[Set problem]
The listing must be reproduced in full, exactly as it stands.

[The data]
_ _ _ _ _

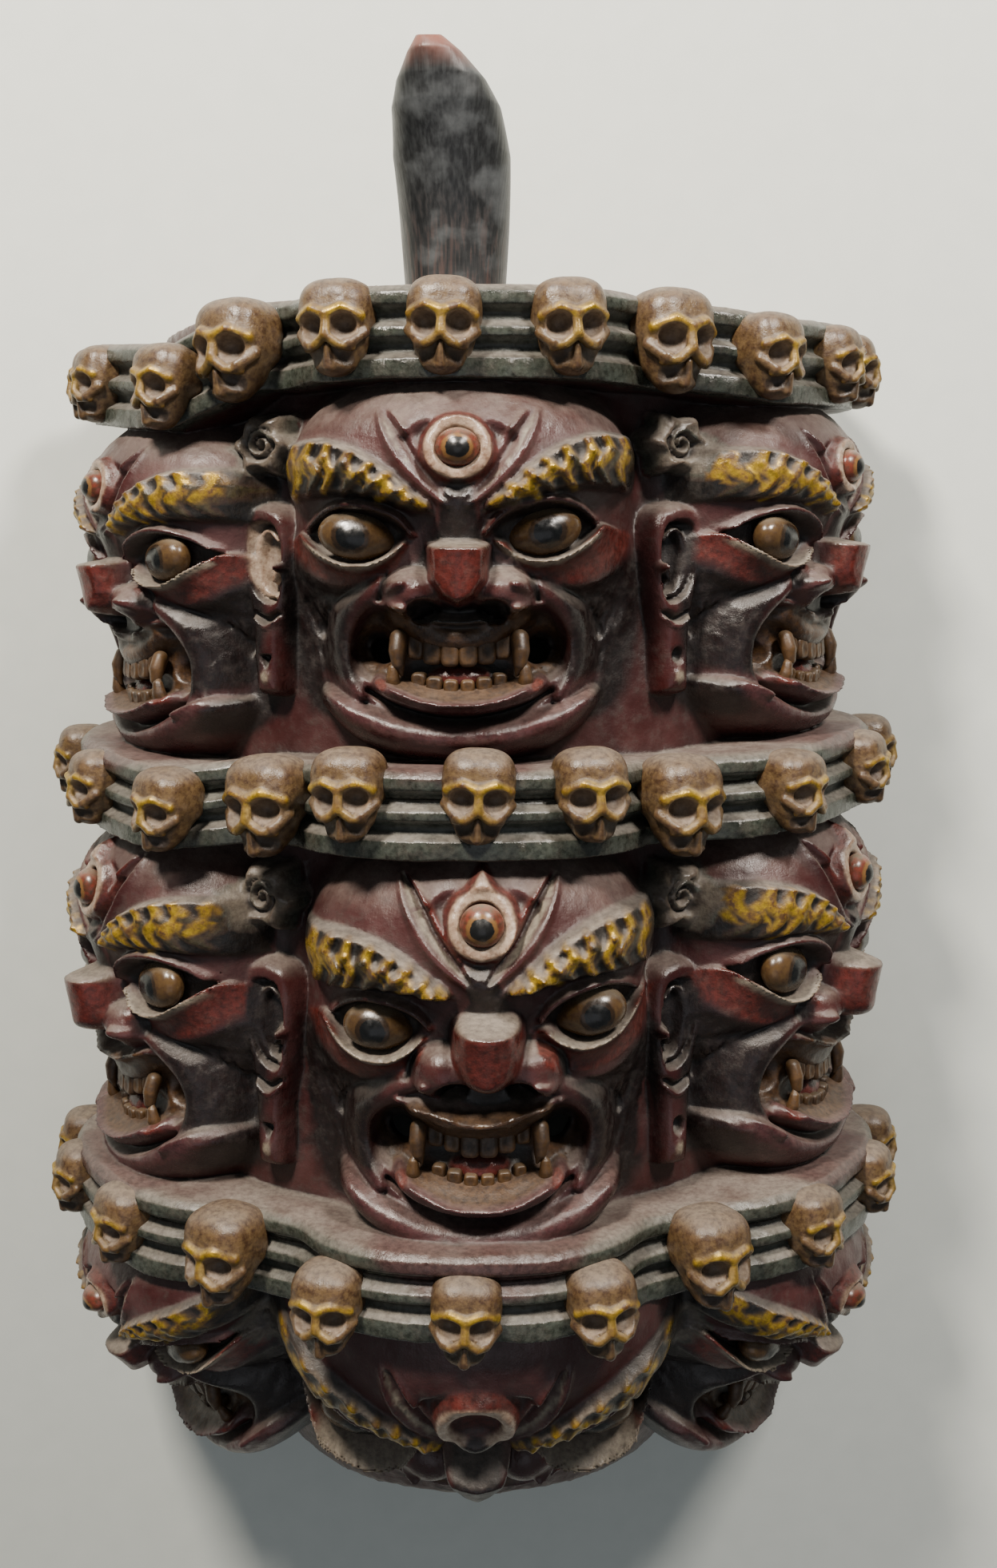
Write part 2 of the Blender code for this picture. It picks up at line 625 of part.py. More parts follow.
def build_horn():
    """Carve the black finial that stands on the top of the mask."""
    side = HORN_HALF_WIDTH + HORN_ROOM
    depth = HORN_HALF_DEPTH + HORN_ROOM
    low = (HORN_X + HORN_LEAN_X - side, TOP_Y - HORN_ROOM, HORN_Z - depth)
    high = (HORN_X + side, TOP_Y + HORN_HEIGHT + HORN_ROOM, HORN_Z + HORN_LEAN_Z + depth)
    field = Field(low, high, HORN_STEP)
    x = field.axes[0][:, None, None]
    y = field.axes[1][None, :, None]
    z = field.axes[2][None, None, :]
    rise = np.clip((y - TOP_Y) / HORN_HEIGHT, 0.0, 1.0)
    spine_x = HORN_X + HORN_LEAN_X * rise ** 4
    spine_z = HORN_Z + HORN_LEAN_Z * rise ** 2
    wide = HORN_HALF_WIDTH * np.interp(rise, HORN_LEVELS, HORN_WIDTHS)
    deep = HORN_HALF_DEPTH * np.interp(rise, HORN_LEVELS, HORN_DEPTHS)
    power = 2.4
    ratio = (np.abs(x - spine_x) / wide) ** power + (np.abs(z - spine_z) / deep) ** power
    body = (ratio ** (1.0 / power) - 1.0) * np.minimum(wide, deep)
    dome = y - (TOP_Y + HORN_HEIGHT) + 0.25 * np.abs(z - spine_z)
    field.value = np.maximum(body, dome).astype(np.float32)
    tip = Frame(0.0, HORN_Z + HORN_LEAN_Z, TOP_Y + HORN_HEIGHT, 0.0, HORN_X + HORN_LEAN_X)
    for end in ((-8.0, -25.0, 9.0), (17.0, -23.0, 12.0)):
        slit = [(0.0, -12.0, 14.0), end]
        rod(field, tip, slit, (1000.0 * HORN_SLIT_HALF, 1000.0 * HORN_SLIT_HALF), 1000.0 * HORN_SLIT_BLEND, True)
    field.value = np.maximum(field.value, (TOP_Y + HORN_SEAT_GAP) - y).astype(np.float32)
    mesh = mesh_from_field("horn", field)
    planes = ((1, TOP_Y + HORN_SEAT_GAP, 0.0004),)
    return finish("horn", mesh, HORN_TRIANGLES, (0.012, 0.013, 0.014, 1.0), planes)


def centre_on_floor(items):
    """Move the pieces so the middle of the whole outline lies over the origin."""
    points = np.array([vert.co[:] for item in items for vert in item.data.vertices])
    middle = np.round(0.5 * (points.min(axis=0) + points.max(axis=0)), 6)
    for item in items:
        for vert in item.data.vertices:
            vert.co = [round(vert.co[0] - middle[0], 6), round(vert.co[1] - middle[1], 6), vert.co[2]]
    return float(middle[0]), float(middle[1])


clear_objects()
MIDDLE = centre_on_floor([build_mask(), build_horn()])
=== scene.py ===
"""Looks of the many-headed carved mask: cut wood, worn paint, gold, dust and the black horn.

The mask lies on its back: +Y runs up the mask to the horn, +Z runs out of the faces.
Places on a head are in millimetres: across, up from the lower edge of the crown band, out.
"""
import logging
import math
from dataclasses import dataclass, field
from enum import Enum
from typing import Dict, List, Optional, Sequence, Tuple

import bmesh
import bpy
import numpy as np
from mathutils import Matrix, Vector

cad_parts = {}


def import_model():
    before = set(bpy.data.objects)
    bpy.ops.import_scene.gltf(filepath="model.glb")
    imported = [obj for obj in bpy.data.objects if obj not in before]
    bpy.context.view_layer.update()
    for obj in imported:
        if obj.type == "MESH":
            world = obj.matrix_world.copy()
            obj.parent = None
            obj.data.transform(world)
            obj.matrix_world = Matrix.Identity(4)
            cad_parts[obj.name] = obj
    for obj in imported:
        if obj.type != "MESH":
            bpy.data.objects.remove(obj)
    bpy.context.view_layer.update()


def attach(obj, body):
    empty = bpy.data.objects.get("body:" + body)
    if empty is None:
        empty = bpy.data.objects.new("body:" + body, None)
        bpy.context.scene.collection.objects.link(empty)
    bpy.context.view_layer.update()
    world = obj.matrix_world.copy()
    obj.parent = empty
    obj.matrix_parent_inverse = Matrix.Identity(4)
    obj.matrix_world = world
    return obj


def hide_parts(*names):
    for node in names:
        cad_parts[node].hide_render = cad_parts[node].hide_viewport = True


LOG = logging.getLogger("mask")
MM = 0.001
Spot = Tuple[float, float, float]
Flat = Tuple[float, float]

# The middle of the whole outline in the carver's own axes, which the frame puts at its origin
OUTLINE_MIDDLE = (0.001198, -0.037972)

# Degrees round the body of the outer heads, and of the ears beside and behind them
SIDE_AZIMUTH = 56.0
CORNER_AZIMUTH = 31.5
FAR_AZIMUTH = 84.0
# Local height in millimetres below which a head takes its lower scale
FOLD_V = -104.0
# Half width, top, foot and back of a face's drawing in millimetres, and the same for an ear's drawing
FACE_HALF, FACE_TOP, FACE_FOOT, FACE_BACK = 96.0, 4.0, -214.0, -52.0
EAR_HALF, EAR_TOP, EAR_FOOT, EAR_BACK = 30.0, 4.0, -166.0, -26.0
# Levels of the eyes and of the upper and lower gums on a face's drawing in millimetres
EYE_V, UPPER_GUM_V, LOWER_GUM_V = -78.5, -139.0, -157.5
# Focal length that fits the ring of skulls, and height of the frame, both in pixels of the photograph
FOCAL_LENGTH, FRAME_HEIGHT = 2000.0, 1962.0
# Four paint shares fit in each colour attribute
PAINT_LAYERS = ("paint_a", "paint_b", "paint_c")


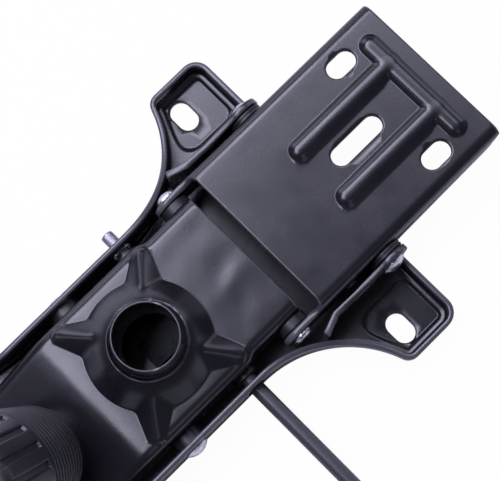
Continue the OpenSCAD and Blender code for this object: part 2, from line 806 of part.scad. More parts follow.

_ _ _ _ _

[Task solution]
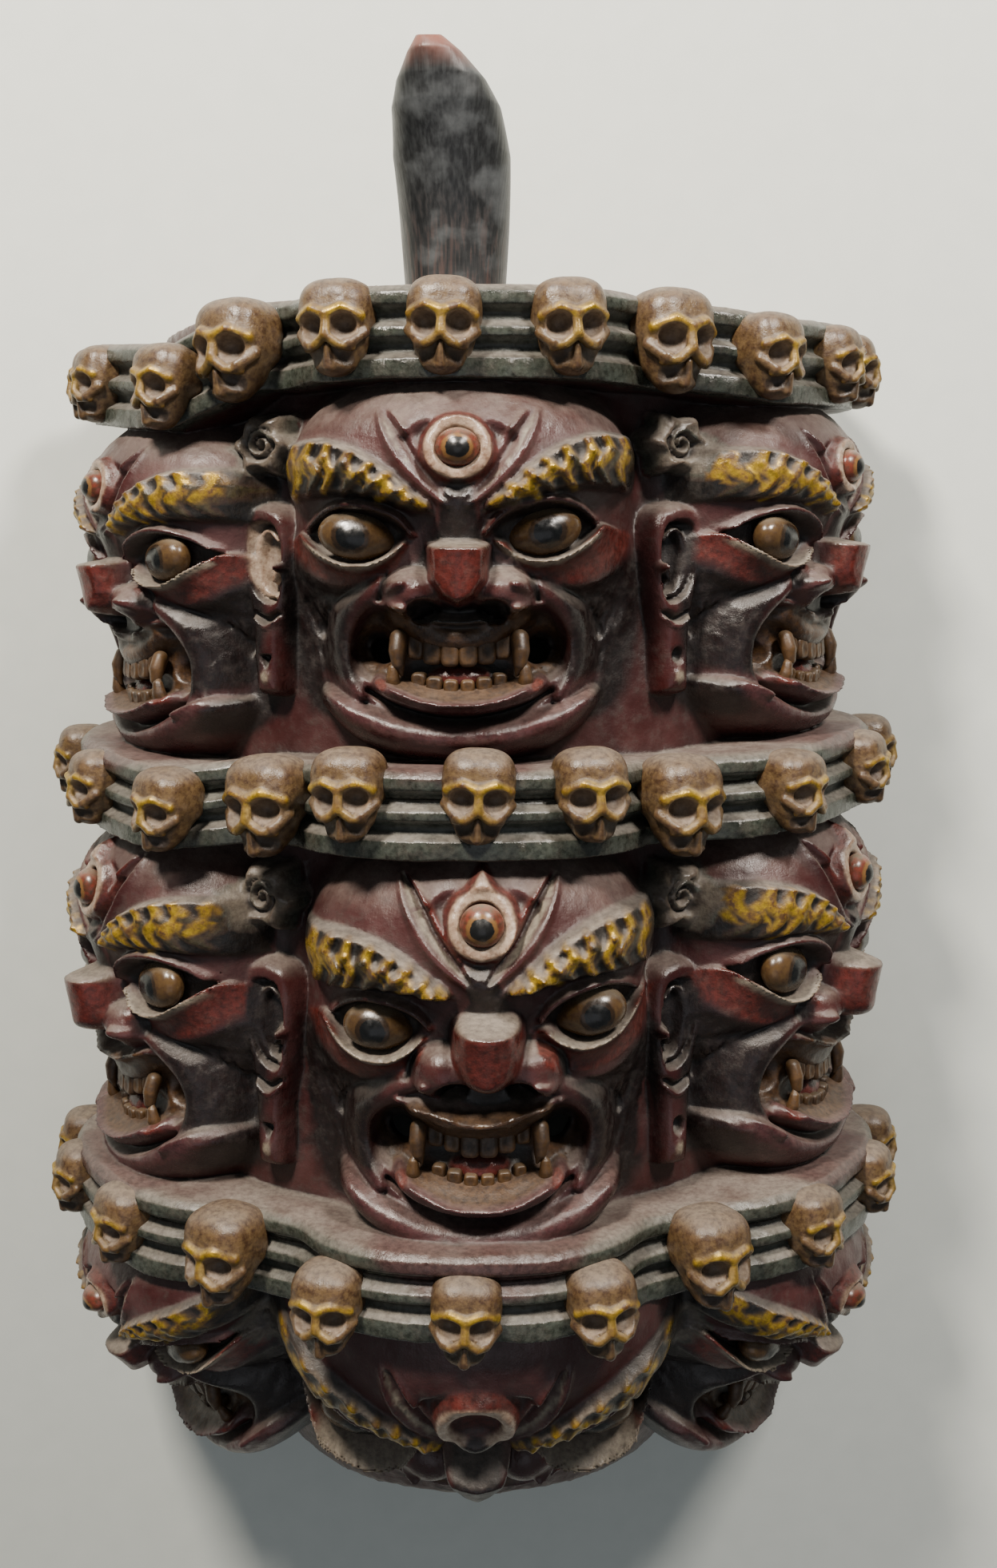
Write part 2 of the Blender code for this picture. It picks up at line 625 of part.py. More parts follow.
def build_horn():
    """Carve the black finial that stands on the top of the mask."""
    side = HORN_HALF_WIDTH + HORN_ROOM
    depth = HORN_HALF_DEPTH + HORN_ROOM
    low = (HORN_X + HORN_LEAN_X - side, TOP_Y - HORN_ROOM, HORN_Z - depth)
    high = (HORN_X + side, TOP_Y + HORN_HEIGHT + HORN_ROOM, HORN_Z + HORN_LEAN_Z + depth)
    field = Field(low, high, HORN_STEP)
    x = field.axes[0][:, None, None]
    y = field.axes[1][None, :, None]
    z = field.axes[2][None, None, :]
    rise = np.clip((y - TOP_Y) / HORN_HEIGHT, 0.0, 1.0)
    spine_x = HORN_X + HORN_LEAN_X * rise ** 4
    spine_z = HORN_Z + HORN_LEAN_Z * rise ** 2
    wide = HORN_HALF_WIDTH * np.interp(rise, HORN_LEVELS, HORN_WIDTHS)
    deep = HORN_HALF_DEPTH * np.interp(rise, HORN_LEVELS, HORN_DEPTHS)
    power = 2.4
    ratio = (np.abs(x - spine_x) / wide) ** power + (np.abs(z - spine_z) / deep) ** power
    body = (ratio ** (1.0 / power) - 1.0) * np.minimum(wide, deep)
    dome = y - (TOP_Y + HORN_HEIGHT) + 0.25 * np.abs(z - spine_z)
    field.value = np.maximum(body, dome).astype(np.float32)
    tip = Frame(0.0, HORN_Z + HORN_LEAN_Z, TOP_Y + HORN_HEIGHT, 0.0, HORN_X + HORN_LEAN_X)
    for end in ((-8.0, -25.0, 9.0), (17.0, -23.0, 12.0)):
        slit = [(0.0, -12.0, 14.0), end]
        rod(field, tip, slit, (1000.0 * HORN_SLIT_HALF, 1000.0 * HORN_SLIT_HALF), 1000.0 * HORN_SLIT_BLEND, True)
    field.value = np.maximum(field.value, (TOP_Y + HORN_SEAT_GAP) - y).astype(np.float32)
    mesh = mesh_from_field("horn", field)
    planes = ((1, TOP_Y + HORN_SEAT_GAP, 0.0004),)
    return finish("horn", mesh, HORN_TRIANGLES, (0.012, 0.013, 0.014, 1.0), planes)


def centre_on_floor(items):
    """Move the pieces so the middle of the whole outline lies over the origin."""
    points = np.array([vert.co[:] for item in items for vert in item.data.vertices])
    middle = np.round(0.5 * (points.min(axis=0) + points.max(axis=0)), 6)
    for item in items:
        for vert in item.data.vertices:
            vert.co = [round(vert.co[0] - middle[0], 6), round(vert.co[1] - middle[1], 6), vert.co[2]]
    return float(middle[0]), float(middle[1])


clear_objects()
MIDDLE = centre_on_floor([build_mask(), build_horn()])
=== scene.py ===
"""Looks of the many-headed carved mask: cut wood, worn paint, gold, dust and the black horn.

The mask lies on its back: +Y runs up the mask to the horn, +Z runs out of the faces.
Places on a head are in millimetres: across, up from the lower edge of the crown band, out.
"""
import logging
import math
from dataclasses import dataclass, field
from enum import Enum
from typing import Dict, List, Optional, Sequence, Tuple

import bmesh
import bpy
import numpy as np
from mathutils import Matrix, Vector

cad_parts = {}


def import_model():
    before = set(bpy.data.objects)
    bpy.ops.import_scene.gltf(filepath="model.glb")
    imported = [obj for obj in bpy.data.objects if obj not in before]
    bpy.context.view_layer.update()
    for obj in imported:
        if obj.type == "MESH":
            world = obj.matrix_world.copy()
            obj.parent = None
            obj.data.transform(world)
            obj.matrix_world = Matrix.Identity(4)
            cad_parts[obj.name] = obj
    for obj in imported:
        if obj.type != "MESH":
            bpy.data.objects.remove(obj)
    bpy.context.view_layer.update()


def attach(obj, body):
    empty = bpy.data.objects.get("body:" + body)
    if empty is None:
        empty = bpy.data.objects.new("body:" + body, None)
        bpy.context.scene.collection.objects.link(empty)
    bpy.context.view_layer.update()
    world = obj.matrix_world.copy()
    obj.parent = empty
    obj.matrix_parent_inverse = Matrix.Identity(4)
    obj.matrix_world = world
    return obj


def hide_parts(*names):
    for node in names:
        cad_parts[node].hide_render = cad_parts[node].hide_viewport = True


LOG = logging.getLogger("mask")
MM = 0.001
Spot = Tuple[float, float, float]
Flat = Tuple[float, float]

# The middle of the whole outline in the carver's own axes, which the frame puts at its origin
OUTLINE_MIDDLE = (0.001198, -0.037972)

# Degrees round the body of the outer heads, and of the ears beside and behind them
SIDE_AZIMUTH = 56.0
CORNER_AZIMUTH = 31.5
FAR_AZIMUTH = 84.0
# Local height in millimetres below which a head takes its lower scale
FOLD_V = -104.0
# Half width, top, foot and back of a face's drawing in millimetres, and the same for an ear's drawing
FACE_HALF, FACE_TOP, FACE_FOOT, FACE_BACK = 96.0, 4.0, -214.0, -52.0
EAR_HALF, EAR_TOP, EAR_FOOT, EAR_BACK = 30.0, 4.0, -166.0, -26.0
# Levels of the eyes and of the upper and lower gums on a face's drawing in millimetres
EYE_V, UPPER_GUM_V, LOWER_GUM_V = -78.5, -139.0, -157.5
# Focal length that fits the ring of skulls, and height of the frame, both in pixels of the photograph
FOCAL_LENGTH, FRAME_HEIGHT = 2000.0, 1962.0
# Four paint shares fit in each colour attribute
PAINT_LAYERS = ("paint_a", "paint_b", "paint_c")


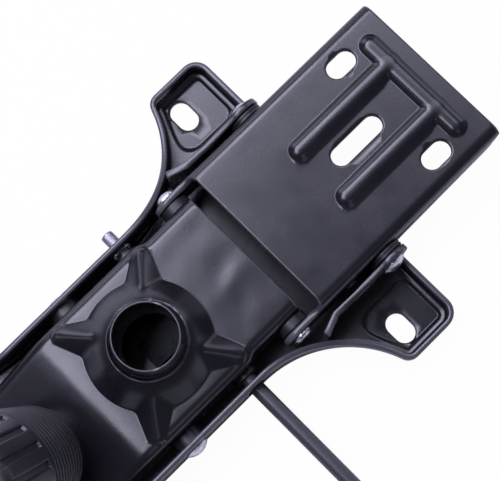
Continue the OpenSCAD and Blender code for this object: part 2, from line 806 of part.scad. More parts follow.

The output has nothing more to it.